▶ _What to work on_
Both the line containing "Continue the FreeCAD" and the line containing "return outline, [0, len(over)" belong in the answer, along with every line between them; print exactly those.

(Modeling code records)
▬▬▬

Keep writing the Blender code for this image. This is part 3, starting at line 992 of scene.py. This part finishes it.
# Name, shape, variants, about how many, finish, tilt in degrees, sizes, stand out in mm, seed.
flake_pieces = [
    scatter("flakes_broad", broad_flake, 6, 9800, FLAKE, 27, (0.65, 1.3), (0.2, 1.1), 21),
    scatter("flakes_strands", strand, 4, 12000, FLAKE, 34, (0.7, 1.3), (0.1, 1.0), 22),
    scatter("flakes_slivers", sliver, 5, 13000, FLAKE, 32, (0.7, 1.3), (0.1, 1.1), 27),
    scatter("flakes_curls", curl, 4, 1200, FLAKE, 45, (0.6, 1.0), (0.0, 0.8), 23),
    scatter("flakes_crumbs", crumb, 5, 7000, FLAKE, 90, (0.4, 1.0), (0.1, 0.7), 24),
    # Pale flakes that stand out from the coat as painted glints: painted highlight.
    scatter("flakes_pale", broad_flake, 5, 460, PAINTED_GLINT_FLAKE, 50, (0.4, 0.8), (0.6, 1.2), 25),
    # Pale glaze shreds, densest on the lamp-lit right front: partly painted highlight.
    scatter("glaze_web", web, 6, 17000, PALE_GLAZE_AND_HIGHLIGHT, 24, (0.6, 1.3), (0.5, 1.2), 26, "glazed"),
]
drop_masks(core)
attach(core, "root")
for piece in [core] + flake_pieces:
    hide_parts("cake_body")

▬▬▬

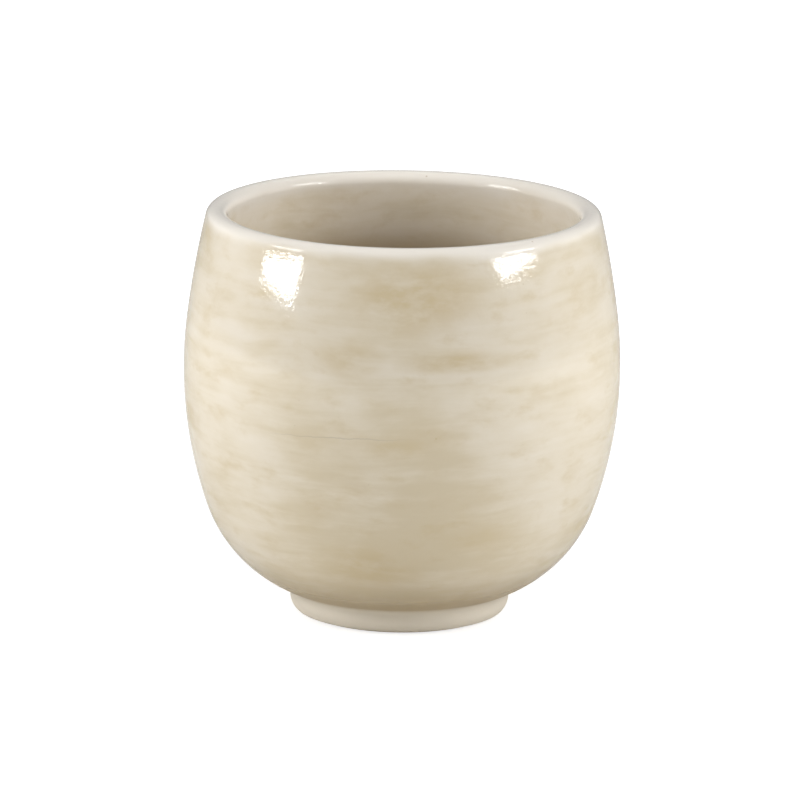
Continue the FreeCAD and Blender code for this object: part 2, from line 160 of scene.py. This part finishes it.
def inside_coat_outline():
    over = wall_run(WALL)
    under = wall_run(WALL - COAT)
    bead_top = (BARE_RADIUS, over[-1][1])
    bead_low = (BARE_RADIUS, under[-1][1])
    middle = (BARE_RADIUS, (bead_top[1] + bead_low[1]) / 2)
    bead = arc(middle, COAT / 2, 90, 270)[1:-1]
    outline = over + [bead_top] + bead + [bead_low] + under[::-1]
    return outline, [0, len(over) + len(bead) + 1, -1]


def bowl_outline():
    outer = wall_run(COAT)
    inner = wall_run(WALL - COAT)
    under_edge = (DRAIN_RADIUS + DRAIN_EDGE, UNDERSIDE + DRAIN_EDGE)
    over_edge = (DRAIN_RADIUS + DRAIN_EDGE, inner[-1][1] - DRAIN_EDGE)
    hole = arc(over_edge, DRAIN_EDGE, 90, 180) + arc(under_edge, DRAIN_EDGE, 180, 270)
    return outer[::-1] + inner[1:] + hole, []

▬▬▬

▶ _Correct result_
Continue the FreeCAD and Blender code for this object: part 2, from line 160 of scene.py. This part finishes it.
def inside_coat_outline():
    over = wall_run(WALL)
    under = wall_run(WALL - COAT)
    bead_top = (BARE_RADIUS, over[-1][1])
    bead_low = (BARE_RADIUS, under[-1][1])
    middle = (BARE_RADIUS, (bead_top[1] + bead_low[1]) / 2)
    bead = arc(middle, COAT / 2, 90, 270)[1:-1]
    outline = over + [bead_top] + bead + [bead_low] + under[::-1]
    return outline, [0, len(over) + len(bead) + 1, -1]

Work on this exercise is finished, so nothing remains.